It's Raffi's birthday, which means it's time to break out those cassettes you've stored and enjoy a nice evening of sing-a-longs.
I need dude advice, as per usual. Jezzies have never let me down before, and thanks in advance. Hopefully it makes it far enough up the slush pile to be seen!
I've been dating this guy for two weeks, we met online and live an hour apart. Things seem to be clicking pretty quickly, which is fine, although a little overwhelming at times because it's my first real relationship (I'm 26... I thought it'd never happen).
We've had the "We're exclusive, I'm your girlfriend/you're my boyfriend" talk and that's great! I could tell all along that he's been more into me than I am into him at this point, but I AM into him, and I like him. So tonight we have been texting back and forth. It's going to be over a week until we can see each other due to work schedules and living sort of far apart. He said he misses me, and I responded likewise, and then he alluded to saying, "I love you." Like, I'm 99.9% positive that's where he was going, although he didn't say (text?) it - thank god.
I told him (via text - I'm staying with family so no privacy to talk at the moment) that I'm not super freaked out, and that we need to talk about it in person when we see each other, or I'll call him in the next day or two.

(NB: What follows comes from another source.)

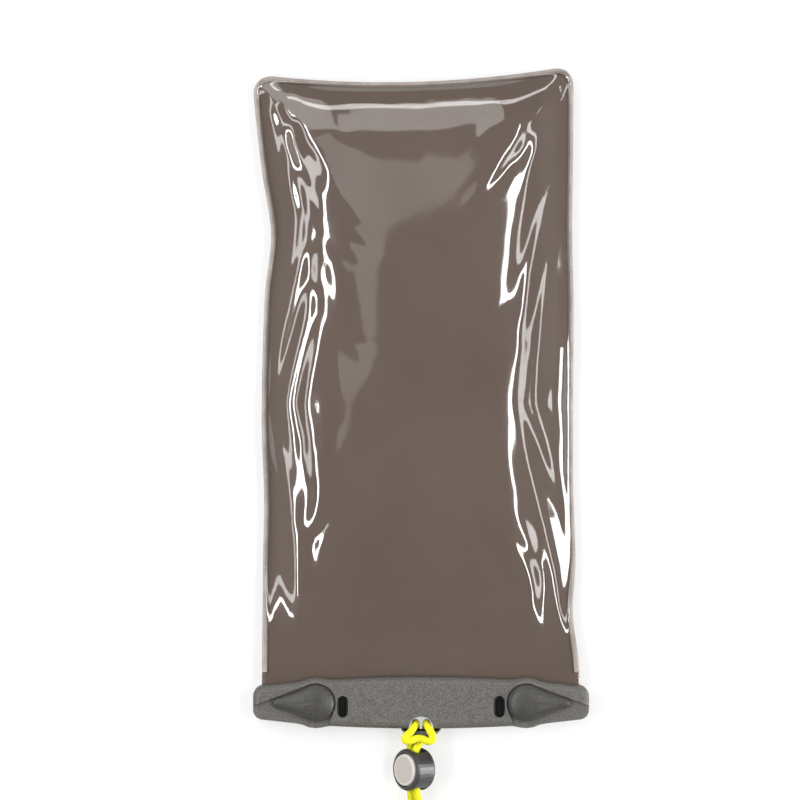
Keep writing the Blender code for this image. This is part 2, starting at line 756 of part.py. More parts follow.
def cord_slot(name, low, high, widen, parent):
    """A cutter along the cord: two strands wide and a little more, and as deep as the heights given."""
    half = STRAND_SPACING / 2 + CORD_DIAMETER / 2 + FIT + widen
    corner = CORD_DIAMETER / 2
    outline = []
    for x, z, start in (
        (half - corner, low + corner, -90),
        (half - corner, high - corner, 0),
        (-half + corner, high - corner, 90),
        (-half + corner, low + corner, 180),
    ):
        outline += arc((x, z), corner, start, start + 90, 4)
    mesh = plate(outline, -LOCK_RADIUS - PAST, LOCK_RADIUS + PAST, name)
    mesh.transform(Matrix.Rotation(math.pi / 2, 4, "X"))
    return as_tool(add_object(name, mesh, parent=parent))


def make_lock_housing(frame, material):
    lip = BUTTON_RADIUS + FIT
    profile = [
        (0, LOCK_BACK),
        (LOCK_RADIUS - LOCK_EDGE, LOCK_BACK),
        (LOCK_RADIUS - 0.3 * LOCK_EDGE, LOCK_BACK + 0.3 * LOCK_EDGE),
        (LOCK_RADIUS, LOCK_BACK + LOCK_EDGE),
        (LOCK_RADIUS, LOCK_FRONT - LOCK_EDGE),
        (LOCK_RADIUS - 0.3 * LOCK_EDGE, LOCK_FRONT - 0.3 * LOCK_EDGE),
        (LOCK_RADIUS - LOCK_EDGE, LOCK_FRONT),
        (lip + LOCK_LIP_EDGE, LOCK_FRONT),
        (lip, LOCK_FRONT - LOCK_LIP_EDGE),
        (lip, LOCK_LIP_BOTTOM),
        (LOCK_BORE, LOCK_LIP_BOTTOM),
        (LOCK_BORE, LOCK_FLOOR),
        (0, LOCK_FLOOR),
    ]
    housing = add_object("lock_housing", turned(profile, "lock_housing", 40), material, parent=frame)
    half = CORD_DIAMETER / 2 + FIT + LOCK_MOUTH_WIDER
    slot = cord_slot("cut_housing_slot", -half - LOCK_MOUTH_DEEPER, half, LOCK_MOUTH_WIDER, frame)
    combine(housing, slot)
    return housing


def make_lock_button(frame, material):
    flange = LOCK_BORE - FIT
    shoulder = LOCK_LIP_BOTTOM - FIT
    profile = [
        (0, BUTTON_BOTTOM),
        (flange - FLANGE_EDGE, BUTTON_BOTTOM),
        (flange, BUTTON_BOTTOM + FLANGE_EDGE),
        (flange, shoulder),
        (BUTTON_RADIUS, shoulder),
        (BUTTON_RADIUS, BUTTON_TOP - BUTTON_EDGE),
        (BUTTON_RADIUS - 0.3 * BUTTON_EDGE, BUTTON_TOP - 0.3 * BUTTON_EDGE),
        (BUTTON_RADIUS - BUTTON_EDGE, BUTTON_TOP),
        (0, BUTTON_TOP + BUTTON_CROWN),
    ]
    button = add_object("lock_button", turned(profile, "lock_button", 40), material, parent=frame)
    half = CORD_DIAMETER / 2 + FIT
    combine(button, cord_slot("cut_button_slot", -half, half + BUTTON_TRAVEL, 0.0, frame))
    return button


def tube(name, points, diameter, material, sides, parent=None):
    curve = bpy.data.curves.new(name, "CURVE")
    curve.dimensions = "3D"
    curve.bevel_depth = diameter / 2
    curve.bevel_resolution = sides
    curve.use_fill_caps = True
    spline = curve.splines.new("POLY")
    spline.points.add(len(points) - 1)
    for target, point in zip(spline.points, points):
        target.co = (*point, 1)
    return add_object(name, curve, material, parent=parent)


def make_lock_spring(frame, material):
    """A conical spring, which closes flat between the housing's floor and the button."""
    low = LOCK_FLOOR + SPRING_WIRE / 2 + SPRING_END_GAP
    high = BUTTON_BOTTOM - SPRING_WIRE / 2 - SPRING_END_GAP
    steps = 34
    points = []
    for i in range(steps + 1):
        share = i / steps
        angle = 2 * math.pi * SPRING_TURNS * share
        radius = SPRING_FOOT_RADIUS + (SPRING_TOP_RADIUS - SPRING_FOOT_RADIUS) * share
        points.append((radius * math.cos(angle), radius * math.sin(angle), low + (high - low) * share))
    return tube("lock_spring", points, SPRING_WIRE, material, 1, parent=frame)


# Lanyard


def smooth_route(points, count):
    """A centripetal Catmull-Rom curve through the points, read at even distances."""
    ends = [points[0] * 2 - points[1]] + points + [points[-1] * 2 - points[-2]]
    fine = []
    per_span = 24
    for p0, p1, p2, p3 in zip(ends, ends[1:], ends[2:], ends[3:]):
        t1 = math.sqrt((p1 - p0).length)
        t2 = t1 + math.sqrt((p2 - p1).length)
        t3 = t2 + math.sqrt((p3 - p2).length)
        for i in range(per_span):
            t = t1 + (t2 - t1) * i / per_span
            a1 = p0.lerp(p1, t / t1)
            a2 = p1.lerp(p2, (t - t1) / (t2 - t1))
            a3 = p2.lerp(p3, (t - t2) / (t3 - t2))
            b1 = a1.lerp(a2, t / t2)
            b2 = a2.lerp(a3, (t - t1) / (t3 - t1))
            fine.append(b1.lerp(b2, (t - t1) / (t2 - t1)))
    fine.append(points[-1])
    run = [0.0]
    for a, b in zip(fine, fine[1:]):
        run.append(run[-1] + (b - a).length)
    even = []
    k = 0
    for i in range(count):
        target = run[-1] * i / (count - 1)
        while k < len(run) - 2 and run[k + 1] < target:
            k += 1
        share = (target - run[k]) / (run[k + 1] - run[k])
        even.append(fine[k].lerp(fine[k + 1], min(share, 1.0)))
    return even


def make_lanyard_cord(material):
    """The stretch from the coil through the lock, round the lug's bar in a hitch and back to the coil."""
    route = [Vector(p) * MM for p in reversed(LEFT_STRAND)] + [Vector(p) * MM for p in RIGHT_STRAND]
    points = smooth_route(route, round(TUBE_POINTS))
    return tube("lanyard_cord", points, CORD_DIAMETER, material, TUBE_SIDES)


def coil_section():
    """Inner radius, outer radius, bottom and top of the wound cord."""
    half = STRAND_SPACING / 2 + CORD_DIAMETER / 2
    top = COIL_BASE + CORD_DIAMETER + (COIL_LAYERS - 1) * LAYER_RISE
    return COIL_RADIUS - half, COIL_RADIUS + half, COIL_BASE, top


def make_coil(material):
    inner, outer, bottom, top = coil_section()
    round_edge = 0.9 * MM
    section = [
        (inner, bottom + round_edge),
        (inner + round_edge, bottom),
        (outer - round_edge, bottom),
        (outer, bottom + round_edge),
        (outer, top - round_edge),
        (outer - round_edge, top),
        (inner + round_edge, top),
        (inner, top - round_edge),
        (inner, bottom + round_edge),
    ]
    bm = bmesh.new()
    steps = 40
    loops = []
    for radius, height in section[:-1]:
        angles = [2 * math.pi * i / steps for i in range(steps)]
        loops.append([bm.verts.new((radius * math.cos(a), radius * math.sin(a), height)) for a in angles])
    for low, high in zip(loops, loops[1:] + loops[:1]):
        for i in range(steps):
            j = (i + 1) % steps
            bm.faces.new((low[i], low[j], high[j], high[i]))
    return add_object("lanyard_coil", mesh_from(bm, "lanyard_coil"), material, location=(*COIL_CENTRE, 0))


def make_coil_tie(material):
    """A flat band closed round the coil's section, bent to the coil's own curve."""
    inner, outer, bottom, top = coil_section()

    def band(away):
        return [
            (inner - away, bottom - away),
            (outer + away, bottom - away),
            (outer + away, top + away),
            (inner - away, top + away),
        ]

    holes = band(FIT)
    shells = band(FIT + TIE_THICKNESS)
    bm = bmesh.new()
    steps = 5
    slices = []
    for i in range(steps + 1):
        angle = TIE_ANGLE + TIE_SPREAD * (2 * i / steps - 1)
        row = []
        for radius, height in holes + shells:
            row.append(bm.verts.new((radius * math.cos(angle), radius * math.sin(angle), height)))
        slices.append(row)
    for low, high in zip(slices, slices[1:]):
        for k in range(4):
            n = (k + 1) % 4
            bm.faces.new((low[k], low[n], high[n], high[k]))
            bm.faces.new((low[4 + k], high[4 + k], high[4 + n], low[4 + n]))
    for row in (slices[0], slices[-1]):
        for k in range(4):
            n = (k + 1) % 4
            bm.faces.new((row[k], row[4 + k], row[4 + n], row[n]))
    return add_object("coil_tie", mesh_from(bm, "coil_tie"), material, location=(*COIL_CENTRE, 0))


def make_ferrule(material):
    """The flat sleeve that joins the cord's two ends. It lies on the coil, along its top turn."""
    top = coil_section()[3]
    outline = []
    half_length = FERRULE_LENGTH / 2
    half_width = FERRULE_WIDTH / 2
    corner = 1.2 * MM
    for x, y, start in (
        (half_width - corner, -half_length + corner, -90),
        (half_width - corner, half_length - corner, 0),
        (-half_width + corner, half_length - corner, 90),
        (-half_width + corner, -half_length + corner, 180),
    ):
        outline += arc((x, y), corner, start, start + 90, 3)
    edges = (FERRULE_BOTTOM_EDGE, FERRULE_TOP_EDGE)
    mesh = plate(outline, 0.0, FERRULE_HEIGHT, "lanyard_ferrule", *edges, 3)
    across = COIL_RADIUS * math.cos(FERRULE_ANGLE)
    along = COIL_RADIUS * math.sin(FERRULE_ANGLE)
    place = (COIL_CENTRE.x + across, COIL_CENTRE.y + along, top + FIT)
    ferrule = add_object("lanyard_ferrule", mesh, material, location=place)
    ferrule.rotation_euler.z = FERRULE_ANGLE
    return ferrule


def main():
    clear_scene()
    look = make_materials()
    make_film("front_film", look["clear_film"], is_front=True)
    make_film("back_film", look["taupe_film"], is_front=False)
    make_front_jaw(look["grey_plastic"])
    make_rear_jaw(look["grey_plastic"])
    make_seal("front_seal", SEAM_PLANE + HALF_FIT + FILM + FIT, look["black_rubber"])
    make_seal("rear_seal", SEAM_PLANE - HALF_FIT - FILM - FIT - SEAL_DEPTH, look["black_rubber"])
    for name, side in (("left", -1), ("right", 1)):
        make_lever(f"{name}_lever", side, look["lever_plastic"])
        make_peg(f"{name}_peg", side, look["black_rubber"])
    frame = lock_frame()
    make_lock_housing(frame, look["lock_plastic"])
    make_lock_button(frame, look["button_plastic"])
    make_lock_spring(frame, look["spring_steel"])
    make_lanyard_cord(look["yellow_cord"])
    make_coil(look["yellow_cord"])
    make_coil_tie(look["black_rubber"])
    make_ferrule(look["black_rubber"])


main()
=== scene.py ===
"""The looks of the waterproof pouch: welded films, clip, lanyard cord and studio.

Everything is in metres, in the frame of the CAD model: +Y to the pouch's closed end, +Z to its clear front.
"""

import math

import bpy
import numpy as np
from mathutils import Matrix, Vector, noise


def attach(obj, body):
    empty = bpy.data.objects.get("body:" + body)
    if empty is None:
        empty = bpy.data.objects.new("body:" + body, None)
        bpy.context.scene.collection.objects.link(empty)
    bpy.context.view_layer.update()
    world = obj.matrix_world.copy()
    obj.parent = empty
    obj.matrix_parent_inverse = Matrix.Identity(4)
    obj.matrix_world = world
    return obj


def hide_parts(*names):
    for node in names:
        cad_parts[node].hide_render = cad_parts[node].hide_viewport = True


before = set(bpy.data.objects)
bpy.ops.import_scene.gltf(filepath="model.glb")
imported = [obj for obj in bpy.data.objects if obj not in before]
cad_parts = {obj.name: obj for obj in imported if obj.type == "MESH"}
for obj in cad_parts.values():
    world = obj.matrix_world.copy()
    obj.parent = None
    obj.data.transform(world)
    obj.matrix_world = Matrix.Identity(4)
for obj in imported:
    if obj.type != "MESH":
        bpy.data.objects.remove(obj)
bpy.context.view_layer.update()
MM = 0.001

# Camera
VIEW_CENTRE = Vector((-9.66, 1.6)) * MM
VIEW_WIDTH = 368.0 * MM
VIEW_LEVEL = 8.0 * MM
CAMERA_HEIGHT = 2.0
SENSOR = 36.0
VIEW_REACH = 20.0

# Films: their outline and swell, as in the CAD model
FILM = 0.5 * MM
WELD_WIDTH = 2.1 * MM
WELD_START_Y = -123.6 * MM
CORNER_RADIUS = 9.7 * MM
MOUTH_Y = -133.8 * MM
CLIP_EDGE_Y = -125.6 * MM
CLOSED_END_Y = 148.2 * MM
CLOSED_END_BOW = 4.6 * MM
CLOSED_END_SLOPE = 2.3 * MM
CLOSED_END_REACH = 67.0 * MM
FRONT_BULGE = 13.5 * MM
SEAM_PLANE = 7.0 * MM
SEAM_HEIGHT = 5.0 * MM
SIDE_RISE = 34.0 * MM
CLOSED_RISE = 30.0 * MM
END_RISE = 46.0 * MM
BACK_RISE = 17.0 * MM
MOUTH_RISE = 1.6
SWELL_POWER = 0.8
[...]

I know people sometimes develop strong feelings quickly, but I'm a little stressed that he seems to be so much "farther along" than I am right now. How do I handle this? I am NOWHERE NEAR feeling ready to say that to him, even though I like him a lot, and I'm a little bit freaked that he's ready to say it so soon. Is this a red flag, or just a guy who's open with his feelings?
And I don't think I REALLY feel this way, but a part of me is worried that I'm just into this right now because this is the first guy who's been so up front with how much he likes me and how attracted he is to me - especially the second part. But I do sincerely like him a lot.
Tl;dr: This dude likes me enough to want to say, "I love you," and I'm not even close to ready to say it back. WTF do I do?